This is a post I wrote some time ago but never had a chance to post. Enjoy!
My experience so far with Peace Corps and Burkina has felt just like diving into a deep pool of water. At first, you feel the rush as your body enters. Then, you become overwhelmed, disoriented, unsure where you are in relation to the water’s surface; but once you’ve attained your bearings, you do everything you can to reach air.
After an incredibly quick staging session, 30 other PCTs and I (in either the Health or Small Enterprise Development programs) trekked from the Philly airport, to De Gaulle in Paris, and waited in De Gaulle for 8 hours before the 6 hour plane ride into Ouagadougou. With only 3 hours of sleep in our last night in Philly, I went 36 hours straight without more than 30 min total of shut eye.
The Ouaga airport is incredibly small. After claiming all of our baggage, the PCTs and I met up with some Burkina PC staff and got into PC vans to head to Hotel Excellence in Ouaga. I wanted to postpone any sort of judgment of the country until I had a full day to experience Burkina. It was difficult though, as one of the first things I saw out my vans window was a tall, dark, bearded man with unblinking, glazed eyes staring right at me, unsheathing what looked like massive samari sword. The ride to Hotel Excellence, the shanty towns we passed along the way, and our entrance into a beautiful hotel were completely overpowered by this overwhelming ‘holy shit what am I doing’ sentiment.

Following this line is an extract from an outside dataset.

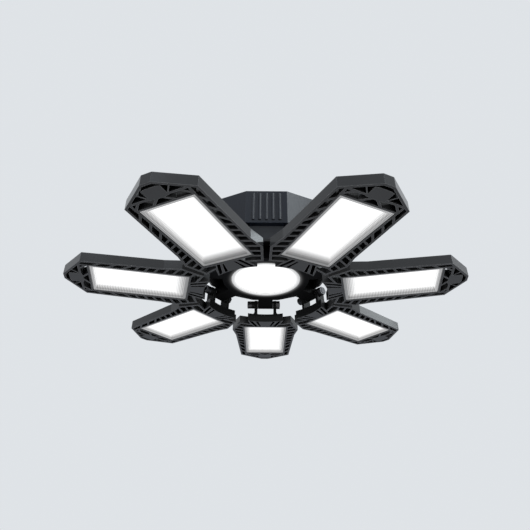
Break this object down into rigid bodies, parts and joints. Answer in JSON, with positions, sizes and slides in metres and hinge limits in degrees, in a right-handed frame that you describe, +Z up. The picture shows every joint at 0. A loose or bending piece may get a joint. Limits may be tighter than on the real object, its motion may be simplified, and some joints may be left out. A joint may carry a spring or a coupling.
{
  "type": "deformable garage ceiling light",
  "caption": "Screw-in ceiling light with hinged black light leaves around a round lit centre and a faceted driver housing.",
  "frame": {"origin": "on the screw base's axis, at the lower edge of its first thread crest", "axes": "+Z up into the lamp socket along the screw base's axis; +Y out along leaf 1; the leaves face -Z when flat"},
  "size_m": [0.3736, 0.3643, 0.1112],
  "materials": {
    "leaf_casting": "satin black powder coat on die-cast aluminium",
    "hub_casting": "satin black powder coat on die-cast aluminium",
    "housing_casting": "satin blue-black powder coat",
    "lit_lens": "frosted prismatic diffuser, lit",
    "led_board": "white solder mask on an aluminium board",
    "small_screws": "zinc plated",
    "hinge_steel": "black oxide",
    "washer_nylon": "dark nylon",
    "nickel_shell": "nickel plated brass, bright",
    "base_glass": "black glass",
    "black_plastic": "fine matt moulded texture",
    "circuit_board": "green solder mask with dark components"
  },
  "bodies": {
    "hub": {"screw_shell": "nickel_shell", "base_insulator": "base_glass", "centre_contact": "nickel_shell", "base_collar": "black_plastic", "housing_cover": "housing_casting", "driver_housing": "housing_casting", "driver_board": "circuit_board", "hub_body": "hub_casting", "disc_lens": "lit_lens", "disc_led_board": "led_board", "hub_screws": "small_screws"},
    "leaf_1": {"leaf_1_frame": "leaf_casting", "leaf_1_lens": "lit_lens", "leaf_1_led_board": "led_board", "leaf_1_board_screws": "small_screws", "leaf_1_hinge_bolt": "hinge_steel", "leaf_1_hinge_nut": "hinge_steel", "leaf_1_friction_washers": "washer_nylon"},
    "leaf_2": {"leaf_2_frame": "leaf_casting", "leaf_2_lens": "lit_lens", "leaf_2_led_board": "led_board", "leaf_2_board_screws": "small_screws", "leaf_2_hinge_bolt": "hinge_steel", "leaf_2_hinge_nut": "hinge_steel", "leaf_2_friction_washers": "washer_nylon"},
    "leaf_3": {"leaf_3_frame": "leaf_casting", "leaf_3_lens": "lit_lens", "leaf_3_led_board": "led_board", "leaf_3_board_screws": "small_screws", "leaf_3_hinge_bolt": "hinge_steel", "leaf_3_hinge_nut": "hinge_steel", "leaf_3_friction_washers": "washer_nylon"},
    "leaf_4": {"leaf_4_frame": "leaf_casting", "leaf_4_lens": "lit_lens", "leaf_4_led_board": "led_board", "leaf_4_board_screws": "small_screws", "leaf_4_hinge_bolt": "hinge_steel", "leaf_4_hinge_nut": "hinge_steel", "leaf_4_friction_washers": "washer_nylon"},
    "leaf_5": {"leaf_5_frame": "leaf_casting", "leaf_5_lens": "lit_lens", "leaf_5_led_board": "led_board", "leaf_5_board_screws": "small_screws", "leaf_5_hinge_bolt": "hinge_steel", "leaf_5_hinge_nut": "hinge_steel", "leaf_5_friction_washers": "washer_nylon"},
    "leaf_6": {"leaf_6_frame": "leaf_casting", "leaf_6_lens": "lit_lens", "leaf_6_led_board": "led_board", "leaf_6_board_screws": "small_screws", "leaf_6_hinge_bolt": "hinge_steel", "leaf_6_hinge_nut": "hinge_steel", "leaf_6_friction_washers": "washer_nylon"},
    "leaf_7": {"leaf_7_frame": "leaf_casting", "leaf_7_lens": "lit_lens", "leaf_7_led_board": "led_board", "leaf_7_board_screws": "small_screws", "leaf_7_hinge_bolt": "hinge_steel", "leaf_7_hinge_nut": "hinge_steel", "leaf_7_friction_washers": "washer_nylon"}
  },
  "joints": [
    {"name": "leaf_1_hinge", "type": "hinge", "parent": "hub", "child": "leaf_1", "pos_m": [0, 0.066, -0.0645], "axis": [1, 0, 0], "range_deg": [-10, 90]},
    {"name": "leaf_2_hinge", "type": "hinge", "parent": "hub", "child": "leaf_2", "pos_m": [-0.0516, 0.04115, -0.0645], "axis": [0.6235, 0.7818, 0], "range_deg": [-10, 90]},
    {"name": "leaf_3_hinge", "type": "hinge", "parent": "hub", "child": "leaf_3", "pos_m": [-0.06434, -0.01469, -0.0645], "axis": [-0.2225, 0.9749, 0], "range_deg": [-10, 90]},
    {"name": "leaf_4_hinge", "type": "hinge", "parent": "hub", "child": "leaf_4", "pos_m": [-0.02864, -0.05946, -0.0645], "axis": [-0.901, 0.4339, 0], "range_deg": [-10, 90]},
    {"name": "leaf_5_hinge", "type": "hinge", "parent": "hub", "child": "leaf_5", "pos_m": [0.02864, -0.05946, -0.0645], "axis": [-0.901, -0.4339, 0], "range_deg": [-10, 90]},
    {"name": "leaf_6_hinge", "type": "hinge", "parent": "hub", "child": "leaf_6", "pos_m": [0.06434, -0.01469, -0.0645], "axis": [-0.2225, -0.9749, 0], "range_deg": [-10, 90]},
    {"name": "leaf_7_hinge", "type": "hinge", "parent": "hub", "child": "leaf_7", "pos_m": [0.0516, 0.04115, -0.0645], "axis": [0.6235, -0.7818, 0], "range_deg": [-10, 90]}
  ]
}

Every day since my first night has been nothing short of incredible though (granted, I guess there are many, many things better than a scary man with a sharp sword…). We arrived Wednesday night. Thursday we took care of some basic business (IDs, bike fittings, Language proficiency test, overview of what to expect, etc), headed to the Country Director’s (a great man) house for an incredible lunch, and then off to Ouahigouya, the PCT training site. We have been staying in 2-4 person rooms with electricity, a bug net and beds, and a bathroom (toilet, sink and shower all in one….but no door….). My adjustment to such a drastically different country thus far has been surprising. After my first night I’ve just taken things as they come. Ouahigouya is one of the larger cities in the north. It only has two paved roads. The rest are dirt. All houses I have seen have been made of mud or concrete (very small) with tin or thatched roofs. There’s trash, wild dogs, goats, donkeys, and people on mopeds and bikes all over the roads. I’ve already seen men and women carry baskets and boxes my size on their heads (sometimes, while biking and with a baby on their back!). The begins to rise at around 430 or 5, and begins to set at around 630. When its dark, its dark. No street lights, no flashlights, and yet everyone manages to hang out and see what they’re doing.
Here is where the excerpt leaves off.